**To be done:** Pull every line holding the string "that" from the records below.

**Raw records:**
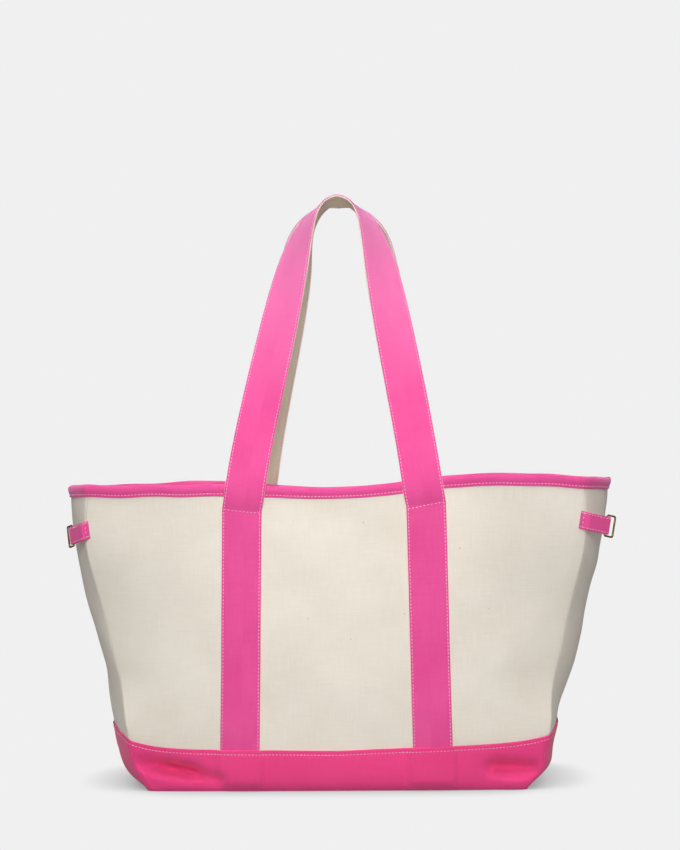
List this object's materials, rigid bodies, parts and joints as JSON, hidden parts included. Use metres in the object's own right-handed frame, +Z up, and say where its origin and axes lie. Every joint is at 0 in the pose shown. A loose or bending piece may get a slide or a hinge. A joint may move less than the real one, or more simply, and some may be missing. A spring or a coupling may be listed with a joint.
{
  "type": "beach tote bag",
  "caption": "Large open-topped canvas tote with a coloured base, bound rim, shoulder strap handles and small side tabs holding rectangular rings.",
  "frame": {"origin": "middle of the bag's box, on the surface it stands on", "axes": "+Z up, +Y towards the back, +X to the right seen from the front"},
  "size_m": [0.5833, 0.2058, 0.6205],
  "materials": {
    "natural_canvas": "matte",
    "strap_lining": "matte",
    "dyed_canvas": "matte",
    "base_canvas": "matte",
    "ring_brass": "satin"
  },
  "bodies": {
    "bag": {"front_panel": "natural_canvas", "back_panel": "natural_canvas", "left_gusset": "natural_canvas", "right_gusset": "natural_canvas", "inner_base": "natural_canvas", "base_bottom": "base_canvas", "base_front": "base_canvas", "base_back": "base_canvas", "base_left": "base_canvas", "base_right": "base_canvas", "rim_binding": "dyed_canvas", "strap_front_left": "dyed_canvas", "strap_front_right": "dyed_canvas", "strap_back_left": "dyed_canvas", "strap_back_right": "dyed_canvas", "strap_lining_front_left": "strap_lining", "strap_lining_front_right": "strap_lining", "strap_lining_back_left": "strap_lining", "strap_lining_back_right": "strap_lining", "seam_tape_front_left": "natural_canvas", "seam_tape_front_right": "natural_canvas", "seam_tape_back_left": "natural_canvas", "seam_tape_back_right": "natural_canvas"},
    "front_handle": {"front_handle_face": "dyed_canvas", "front_handle_lining": "strap_lining"},
    "back_handle": {"back_handle_face": "dyed_canvas", "back_handle_lining": "strap_lining"},
    "front_left_tab": {"tab_front_left": "dyed_canvas"},
    "front_left_ring": {"ring_front_left": "ring_brass"},
    "front_right_tab": {"tab_front_right": "dyed_canvas"},
    "front_right_ring": {"ring_front_right": "ring_brass"},
    "back_left_tab": {"tab_back_left": "dyed_canvas"},
    "back_left_ring": {"ring_back_left": "ring_brass"},
    "back_right_tab": {"tab_back_right": "dyed_canvas"},
    "back_right_ring": {"ring_back_right": "ring_brass"}
  },
  "joints": [
    {"name": "front_handle_fold", "type": "hinge", "parent": "bag", "child": "front_handle", "pos_m": [0, -0.097, 0.29215], "axis": [1, 0, 0], "range_deg": [0, 150]},
    {"name": "back_handle_fold", "type": "hinge", "parent": "bag", "child": "back_handle", "pos_m": [0, 0.097, 0.29215], "axis": [-1, 0, 0], "range_deg": [0, 150]},
    {"name": "front_left_tab_fold", "type": "hinge", "parent": "bag", "child": "front_left_tab", "pos_m": [-0.26134, -0.08604, 0.269], "axis": [0, 0, 1], "range_deg": [0, 110]},
    {"name": "front_left_ring_swing", "type": "hinge", "parent": "front_left_tab", "child": "front_left_ring", "pos_m": [-0.27456, -0.06784, 0.26422], "axis": [-0.1222, 0.1682, 0.9781], "range_deg": [-15, 110]},
    {"name": "front_right_tab_fold", "type": "hinge", "parent": "bag", "child": "front_right_tab", "pos_m": [0.26165, -0.08586, 0.275], "axis": [0, 0, -1], "range_deg": [0, 110]},
    {"name": "front_right_ring_swing", "type": "hinge", "parent": "front_right_tab", "child": "front_right_ring", "pos_m": [0.28073, -0.07393, 0.27022], "axis": [-0.1763, -0.1102, -0.9781], "range_deg": [-30, 110]},
    {"name": "back_left_tab_fold", "type": "hinge", "parent": "bag", "child": "back_left_tab", "pos_m": [-0.26134, 0.08604, 0.269], "axis": [0, 0, -1], "range_deg": [0, 110]},
    {"name": "back_left_ring_swing", "type": "hinge", "parent": "back_left_tab", "child": "back_left_ring", "pos_m": [-0.27456, 0.06784, 0.26422], "axis": [0.1222, 0.1682, -0.9781], "range_deg": [-15, 110]},
    {"name": "back_right_tab_fold", "type": "hinge", "parent": "bag", "child": "back_right_tab", "pos_m": [0.26165, 0.08586, 0.275], "axis": [0, 0, 1], "range_deg": [0, 110]},
    {"name": "back_right_ring_swing", "type": "hinge", "parent": "back_right_tab", "child": "back_right_ring", "pos_m": [0.28073, 0.07393, 0.27022], "axis": [0.1763, -0.1102, 0.9781], "range_deg": [-30, 110]}
  ]
}
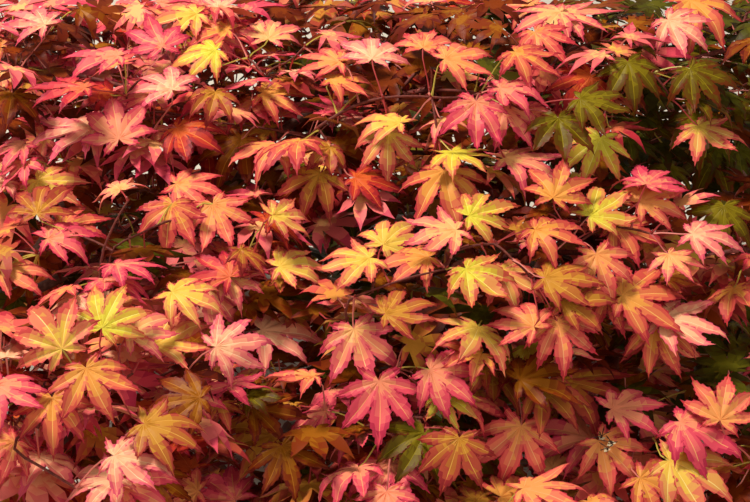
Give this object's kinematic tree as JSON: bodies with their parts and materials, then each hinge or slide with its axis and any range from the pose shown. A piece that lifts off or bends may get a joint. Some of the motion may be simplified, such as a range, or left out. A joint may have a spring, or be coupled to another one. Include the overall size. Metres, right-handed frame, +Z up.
{
  "type": "cut japanese maple branch",
  "caption": "Branch cut from a Japanese maple in autumn colours: a tapering stem, side boughs and layered sprays of palmate leaves, lying on level ground.",
  "frame": {"origin": "on the ground under the middle of the branch's bounding box", "axes": "+X along the branch from its cut end to its leafy tip, +Z up from the ground it lies on"},
  "size_m": [0.8154, 0.6452, 0.2504],
  "materials": {
    "bark": "dry and slightly rough bark",
    "coral_leaves": "soft satin leaf, coral pink to orange",
    "rose_leaves": "soft satin leaf, rose to crimson",
    "amber_leaves": "soft satin leaf, yellow to orange",
    "red_leaves": "soft satin leaf, dull red to brick",
    "green_leaves": "soft satin leaf, olive green"
  },
  "bodies": {
    "root": {"main_stem": "bark", "bough_crown_front": "bark", "bough_crown_left": "bark", "bough_crown_right": "bark", "bough_crown_back": "bark", "bough_back_left": "bark", "bough_left_middle": "bark", "bough_left_far": "bark", "bough_middle": "bark", "bough_front_middle": "bark", "bough_low_right": "bark", "bough_front_left": "bark", "bough_back_right": "bark", "bough_far_right_low": "bark", "bough_low_back": "bark", "bough_low_back_left": "bark", "bough_low_left": "bark", "bough_low_front_left": "bark", "bough_low_front_right": "bark", "spray_crown_front": "coral_leaves", "spray_crown_left": "rose_leaves", "spray_crown_right": "coral_leaves", "spray_crown_back": "amber_leaves", "spray_back_left": "rose_leaves", "spray_left_middle": "coral_leaves", "spray_left_far": "red_leaves", "spray_middle": "amber_leaves", "spray_front_middle": "coral_leaves", "spray_right_shoulder": "coral_leaves", "spray_low_right": "rose_leaves", "spray_front_left": "rose_leaves", "spray_back_right": "green_leaves", "spray_far_right_low": "green_leaves", "spray_low_back": "green_leaves", "spray_low_back_left": "red_leaves", "spray_low_left": "red_leaves", "spray_low_front_left": "red_leaves", "spray_low_front_right": "rose_leaves"}
  },
  "joints": []
}
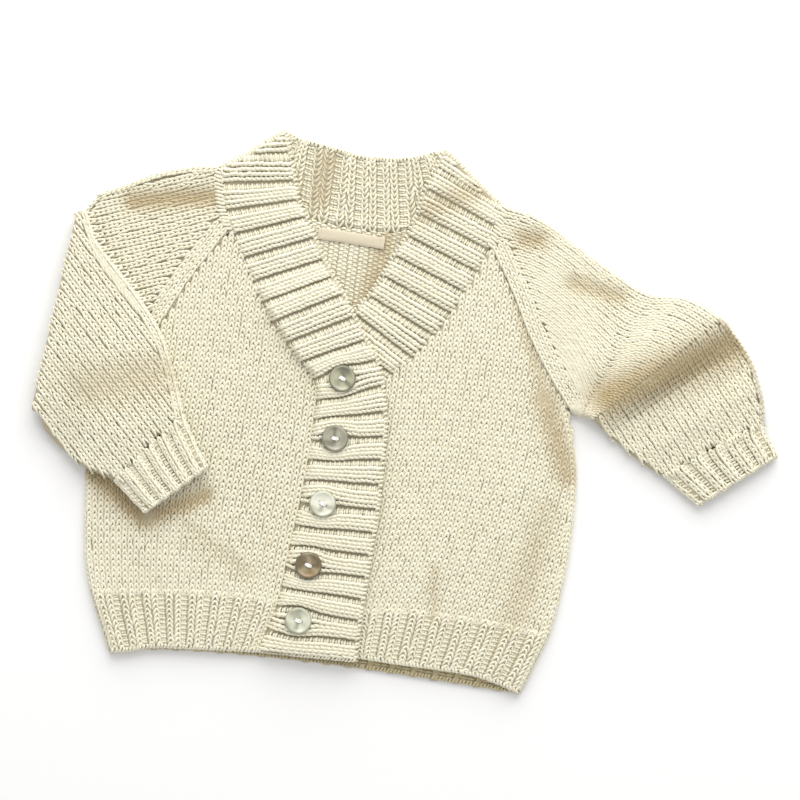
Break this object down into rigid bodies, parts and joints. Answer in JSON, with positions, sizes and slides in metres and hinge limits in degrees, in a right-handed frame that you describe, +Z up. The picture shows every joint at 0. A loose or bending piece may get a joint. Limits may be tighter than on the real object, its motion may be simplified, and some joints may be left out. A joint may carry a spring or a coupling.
{
  "type": "baby cardigan",
  "caption": "Hand-knitted cream baby cardigan with raglan sleeves, ribbed bands and shell buttons, laid flat with one sleeve folded over.",
  "frame": {"origin": "centre of the garment's bounding box, on the surface it lies on", "axes": "+X across the garment towards the wearer's left sleeve, +Y up the centre line to the neck, +Z up from the surface"},
  "size_m": [0.447, 0.322, 0.017],
  "materials": {
    "knit_cream": "matt cotton stocking stitch",
    "rib_cream": "matt cotton ribbing",
    "shell_grey": "polished grey-green shell",
    "shell_pale": "polished pale shell",
    "shell_brown": "polished brown shell",
    "label_tape": "woven tape, bare"
  },
  "bodies": {
    "root": {"back_panel": "knit_cream", "back_hem": "rib_cream", "right_front_panel": "knit_cream", "right_front_hem": "rib_cream", "left_front_panel": "knit_cream", "left_front_hem": "rib_cream", "right_sleeve": "knit_cream", "right_cuff": "rib_cream", "left_sleeve": "knit_cream", "left_cuff": "rib_cream", "right_front_band": "rib_cream", "left_front_band": "rib_cream", "back_neck_band": "rib_cream", "button_1": "shell_grey", "button_2": "shell_grey", "button_3": "shell_pale", "button_4": "shell_brown", "button_5": "shell_pale", "neck_label": "label_tape"}
  },
  "joints": []
}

**Exercise output:**
Give this object's kinematic tree as JSON: bodies with their parts and materials, then each hinge or slide with its axis and any range from the pose shown. A piece that lifts off or bends may get a joint. Some of the motion may be simplified, such as a range, or left out. A joint may have a spring, or be coupled to another one. Include the overall size. Metres, right-handed frame, +Z up.
Break this object down into rigid bodies, parts and joints. Answer in JSON, with positions, sizes and slides in metres and hinge limits in degrees, in a right-handed frame that you describe, +Z up. The picture shows every joint at 0. A loose or bending piece may get a joint. Limits may be tighter than on the real object, its motion may be simplified, and some joints may be left out. A joint may carry a spring or a coupling.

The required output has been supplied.